Filing a Corporate Amendment Application is required if the change of control results in a name change, redomestication, address change or group change. There may be a fee associated with the filing, depending upon the change.
|Michigan||Notification within 90 days from the date of the change of control to re-qualify for a certificate of authority. Refer to §500.405 and §500.405(a). Submit completed from FIS-0144 found on DIFS website: www.michigan.gov/difs.|
|Minnesota||Notification after the transaction is complete.|
|Mississippi||Notification after the transaction is completed.|
|Missouri||Prior notification and Form E or a letter explaining why no such statement needs to be filed. A filing fee is required if Form E is filed.|
|Montana||Notification after the transaction is completed.|
|Nebraska||Notification after the transaction is completed.|
|Nevada||Before the transaction takes place:
Form E notification 30 days before a change of control transaction. Notification to include statement of market share
UCAA Corporate Amendment Application, Form 2C, pages 1 and 4 only
After the transaction takes place:
|New Hampshire||Notification before the transaction is completed and a relicensing application, Form E #, State of Domicile approvals, Pro forma balance sheets and relicensing fees.|
|New Jersey||Notification required along with a copy of the approval of the acquisition by the domiciliary state, final Form A filed (do not include exhibits), Form E and other information as requested by the state.|
|New Mexico||Notification after the transaction is completed accompanied by Form A and a copy of the approval from the state of domicile. Biographical Affidavits must be filed if new officers and/or directors are appointed.|
|New York||Notification after the transaction is completed.|
|North Carolina||Notification after the transaction is completed.|
|North Dakota||A pre-acquisition notification regarding the potential competitive impact of a proposed merger is required 30 days prior to the proposed effective date of the transaction pursuant to N.D.C.C. § 26.1-10-03.1(3).

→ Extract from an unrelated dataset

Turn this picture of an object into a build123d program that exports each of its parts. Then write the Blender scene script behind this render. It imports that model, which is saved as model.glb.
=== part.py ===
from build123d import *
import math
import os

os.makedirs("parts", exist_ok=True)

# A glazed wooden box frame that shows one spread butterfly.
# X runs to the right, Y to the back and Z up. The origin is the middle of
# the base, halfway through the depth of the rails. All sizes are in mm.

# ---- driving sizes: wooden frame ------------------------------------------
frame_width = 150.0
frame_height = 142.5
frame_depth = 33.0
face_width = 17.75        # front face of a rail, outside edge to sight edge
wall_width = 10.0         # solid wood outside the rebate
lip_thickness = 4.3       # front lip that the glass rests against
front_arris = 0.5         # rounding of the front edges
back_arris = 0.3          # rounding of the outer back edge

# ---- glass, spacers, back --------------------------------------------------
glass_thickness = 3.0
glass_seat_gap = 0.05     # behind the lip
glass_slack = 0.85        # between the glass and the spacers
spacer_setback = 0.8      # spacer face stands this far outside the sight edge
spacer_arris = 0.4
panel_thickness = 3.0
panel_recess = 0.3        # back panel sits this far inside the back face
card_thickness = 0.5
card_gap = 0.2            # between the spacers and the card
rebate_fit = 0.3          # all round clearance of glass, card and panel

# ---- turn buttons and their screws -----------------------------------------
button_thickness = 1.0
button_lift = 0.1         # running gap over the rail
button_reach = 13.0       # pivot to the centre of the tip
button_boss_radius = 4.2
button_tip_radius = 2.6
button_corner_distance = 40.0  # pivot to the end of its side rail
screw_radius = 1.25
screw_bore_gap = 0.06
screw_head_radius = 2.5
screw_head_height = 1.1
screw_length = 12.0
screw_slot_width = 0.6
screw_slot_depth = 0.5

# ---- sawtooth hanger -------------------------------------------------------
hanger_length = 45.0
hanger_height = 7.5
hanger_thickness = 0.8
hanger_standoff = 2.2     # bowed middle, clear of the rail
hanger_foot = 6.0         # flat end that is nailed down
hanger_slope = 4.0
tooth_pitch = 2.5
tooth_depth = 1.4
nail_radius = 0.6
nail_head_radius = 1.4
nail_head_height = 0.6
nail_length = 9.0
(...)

If a pre-acquisition notice isn't required pursuant to N.D.C.C. § 26.1-10-03.1(3), an informational notice should be filed within 60 days of the effective date of the transaction.
|Ohio||Notification is required after the transaction is completed.|
|Oklahoma||Notification after the transaction is completed, including group code number and Contact changes (UCAA Form 14) if applicable.|
|Oregon||Notification after the transaction is completed.|
|Pennsylvania||Preacquisition notification is required thirty (30) days prior to a proposed acquisition in accordance with 40 P.S. §991.1403(b)(1). Exceptions to preacquistion notifications are defined in 40 P.S. §991.1403(b)(2).

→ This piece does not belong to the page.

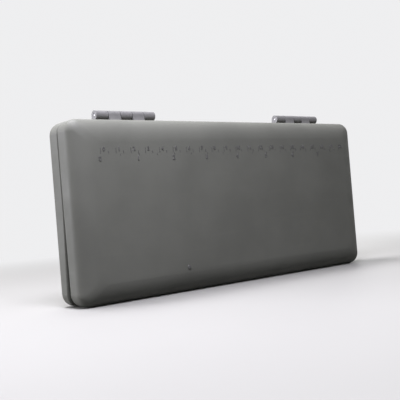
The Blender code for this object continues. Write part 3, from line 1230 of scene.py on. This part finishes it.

After consummation notification of any change in name or address as a result of the acquisition is required.
|Puerto Rico||Form E - Preacquisition notification and Form A - Statement regarding a change of control or merger. These forms are required by Rule 83 of the Regulation of the Puerto Rico Insurance Code.|
|Rhode Island||Notification letter and completed Rhode Island company information form.|
|South Carolina||Preacquisition notification is required (or statement explaining why the acquiring person is exempt from preacquisition notification), copies of the approval documents from the involved insurance departments, the effective date of the acquisition.|
|South Dakota||Preacquisition notification (Form E) is required at least 30 days prior to the Change of Control. UCAA Corporate Amendment Application is required.|
|Tennessee||Preacquisition notification (Form E) is required if applicable under TCA § 56-11-104(b); otherwise no pre- or post-acquisition notification is required.|
|Texas||Formal notification is required if the company is commercially domiciled as defined under TIC 823.004 and required to file a Form A; otherwise, a courtesy filing. Notifications and courtesy filings may be sent electronically to FAFilings@tdi.texas.gov.|
|Utah||Formal notification is required if the change involves a corporate reorganization as identified in UCA 31A-5-501 or changes in Articles of Incorporation.|
|Vermont||Preacquisition notification (Form E) is required at least 30 days prior to the change of control. No preacquisition form is needed if the acquisition is beyond the scope of 8 V.S.A §3683a as set forth in 8 V.S.A. §3683a (b).|
|Virginia||Any amendments to an applicant's Certificate of Authority or Articles of Incorporation (including name changes, redomestications and mergers not involving domestic insurers) must first be filed with the Clerk of the Virginia State Corporation Commission, under Title 13.1 of the Code of Virginia.|
|Washington||Notification after the transaction is complete. Biographical affidavits and third-party background reports must be filed if there are new ultimate controlling persons and new officers and/or directors are appointed between the Form A approval and submission of the change in control of a foreign (non-domestic) insurer corporate amendment.|
|West Virginia||Foreign companies must file a copy of the Form A approval after the transaction is completed.|
|Wisconsin||Notice is required after the transaction is completed, pursuant to s. 618.21(2)(b), Wis. Stat. Please submit: (1) A cover letter (summarizing the transaction), (2) A copy of the domiciliary state's approval, (3) Whether the transaction will involve a name change or merger, (4) Whether the Wisconsin marketplace or business plan will be affected.
If applicable, please submit the following additional items: (5) Updated Wisconsin business plan, (6) Amended Articles and Bylaws, (7) Updates to the company's mailing and home address, (8) Company President and Secretary changes, (9) New NAIC Group Code.